Oracle Decision Model

Disclaimer: This is a summary of patterns we have observed during our research and should not be considered any form of technical or investment advice. Also, the given “known examples” do not imply they are the best implementations of the said pattern or any superior to any other implementation of the pattern not listed.

From the software architecture perspective, a blockchain could be used as a component or connector within a large software system. Blockchain-based solutions typically need to send/receive data to/from off-chain components. However, as the execution environment of blockchain is self-contained, it can only access data included in transactions and the global state. An oracle is used to bridge blockchain with the external world. An oracle can be characterized along three dimensions: the direction of the data flow, the initiator of the data flow, and the decentralization of the deployment. Thus, the patterns in this category cover such dimensions of oracles. The oracle decision model is shown below figure. This decision model could be skipped for use cases that can operate purely on the transaction and global state, e.g., cryptocurrencies.

Decision model for interaction with the external world

Decision model for interaction with the external world

When it comes to the oracle deployment options, a centralized oracle could be applied to collect the external state. The centralized oracle introduces a trusted third-party into the blockchain system to verify the external state. Such a centralized oracle component becomes a single point of failure, whose unavailability, failure, or compromise may prevent blockchain from completing the transaction validation. To overcome a single point of failure, a decentralized oracle consisting of multiple external servers and independent data sources could be used. In this case, the voting pattern could be used with multiple decentralized oracles to reach consensus on the external state. For example, k-of-m threshold signature could be used by multiple oracles to sign on the same value to be written on to the blockchain.

The direction of the data flow is typically the first factor to consider. If the data flow from the external world to the blockchain, an inbound oracle is used to transfer data from the external world to the blockchain. Depending on the initiator of the data flow, we can choose either a pull-based inbound oracle or a push-based inbound oracle pattern.

When a smart contract requests an off-chain state/data, the pull-based inbound oracle receives the request from the caller smart contract, gathers the state from off-chain components, and sends the state back to the caller using a transaction. This process is transparent as it is implemented using smart contracts that communicate via delegated calls. A pull-based inbound oracle’s performance is constrained by the transaction rate of the blockchain network and the time needed to collect external data once the request is made to the oracle.

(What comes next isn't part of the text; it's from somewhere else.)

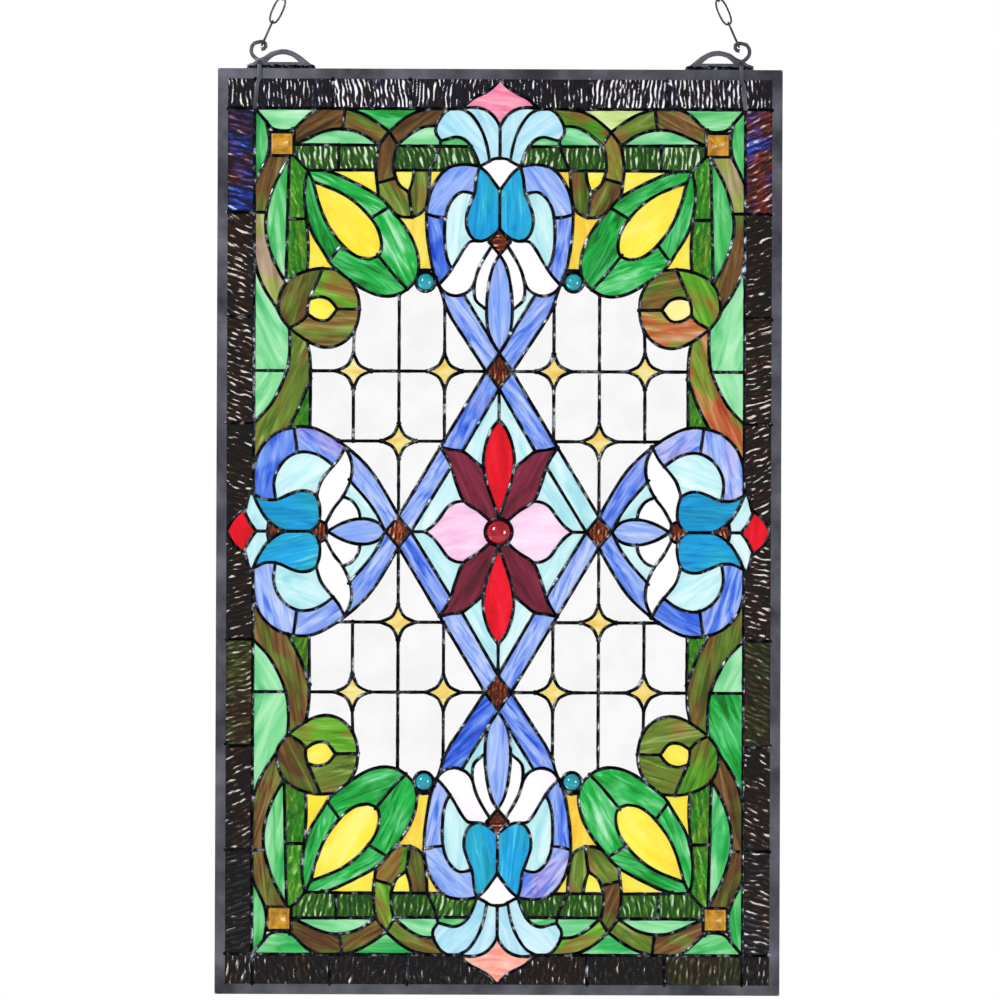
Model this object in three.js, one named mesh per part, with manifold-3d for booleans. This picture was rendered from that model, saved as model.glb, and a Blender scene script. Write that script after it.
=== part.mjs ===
// Hanging stained glass panel: copper-foil glass in a zinc channel frame, on two hangers and a chain.
// Millimetres, +Z up. The panel stands in the XZ plane with its front towards -Y.
// The origin is the top of the ring that gathers the chain, where a ceiling hook carries it.
import * as THREE from 'three';
import { ConvexGeometry } from 'three/addons/geometries/ConvexGeometry.js';
import { mergeVertices } from 'three/addons/utils/BufferGeometryUtils.js';
import Module from 'manifold-3d';

const wasm = await Module();
wasm.setup();

// Driving sizes
const panelWidth = 496;
const panelHeight = 813;
const frameFace = 9;
const channelWall = 1.5;
const glassThickness = 3;
const sideBorder = 23.5;
const topBorder = 26.5;
const leadWidth = 4;
const leadRise = 1;
const jewelSide = 17;
const nuggetDiameter = 15;
const nuggetDepth = 7;
const centreNuggetDiameter = 21;
const centreNuggetDepth = 9;
const hookInset = 38.4;
const hookRise = 20.2;
const hangerThickness = 3;
const hookWire = 3.4;
const strapWidth = 3.6;
const strapThickness = 1.6;
const linkLength = 25.4;
const linkWidth = 10.5;
const linkWire = 1.8;
const linksPerLeg = 23;
const ringDiameter = 26;
const ringWire = 3;

// Clearances
const touchGap = 0.3;
const slotGap = 0.5;
const seatGap = 2.5;
const linkBite = 0.15;

// Sizes that follow
const channelSlot = glassThickness + 2 * slotGap;
const frameDepth = channelSlot + 2 * channelWall;
const glassSeat = frameFace - channelWall - seatGap;
const leadDepth = glassThickness + 2 * leadRise;
const halfWidth = panelWidth / 2;
const halfHeight = panelHeight / 2;
const lipX = halfWidth - frameFace;
const lipZ = halfHeight - frameFace;
const fieldX = lipX - sideBorder;
const fieldZ = lipZ - topBorder;
const ringRadius = (ringDiameter - ringWire) / 2;
const ringInner = ringRadius - ringWire / 2;
const linkPitch = linkLength - 2 * linkWire + linkBite;

// The chain's first link sits in the hook's curl, which is measured from the frame's outer corner
const seatX = halfWidth - hookInset;
const seatZ = halfHeight + hookRise;
const legSpan = (linksPerLeg - 1) * linkPitch + linkLength - linkWire;
const legLength = legSpan + ringInner - touchGap - linkWire / 2;
const legRise = Math.sqrt(legLength ** 2 - seatX ** 2);
const panelCentreZ = -(seatZ + legRise + ringInner);

// Finishes
const finish = (color, roughness, metalness = 0) =>
  new THREE.MeshStandardMaterial({ color, roughness, metalness });
const zinc = finish('#5c5c62', 0.5, 0.9);
const solder = finish('#2a2c30', 0.45, 0.9);
const steel = finish('#26262a', 0.4, 0.9);
const rippleBlack = finish('#1d1418', 0.2);
const clearGlass = finish('#eef2f2', 0.1);
const kiteGlass = finish('#ff9fbe', 0.2);
const leafGlass = finish('#1fa83c', 0.2);
const yellowGlass = finish('#ffec4a', 0.2);
const vineGlass = finish('#7a6a32', 0.2);
const blueGlass = finish('#7fa6f2', 0.2);
const paleGlass = finish('#cdeef6', 0.2);
const redGlass = finish('#e00a28', 0.15);
const maroonGlass = finish('#5e0a1e', 0.15);
const pinkGlass = finish('#f9cdee', 0.2);
const amberGlass = finish('#e0a21c', 0.15);
const turquoiseGlass = finish('#12a0b0', 0.1);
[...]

A push-based inbound oracle uses off-chain components to monitor external state/data changes and proactively injects any updates into the blockchain. This enhances the performance as the calling smart contract does not need to wait for the oracle to collect data. However, because such a push-based inbound oracle is not deployed on blockchain as a smart contract, the data provision depends on an off-chain component that does not have security guarantees similar to the blockchain. If the use case needs to resolve temporal conflicts, the history oracle pattern could be applied to complement push-based inbound oracle to provide historical values of off-chain data. In these patterns, how the data came into existence is invisible.

If the data flow from blockchain to the external world, an outbound oracle can be used to transfer data from blockchain to the external system. Similar to in-bound oracles, there are push-based outbound oracles and pull-based outbound oracles. The former keeps monitoring the blockchain for relevant updates. For example, watching the events logged in Solidity smart contract, and subsequently triggering relevant off-chain activities. Alternatively, a pull-based outbound oracle query on-chain data on demand.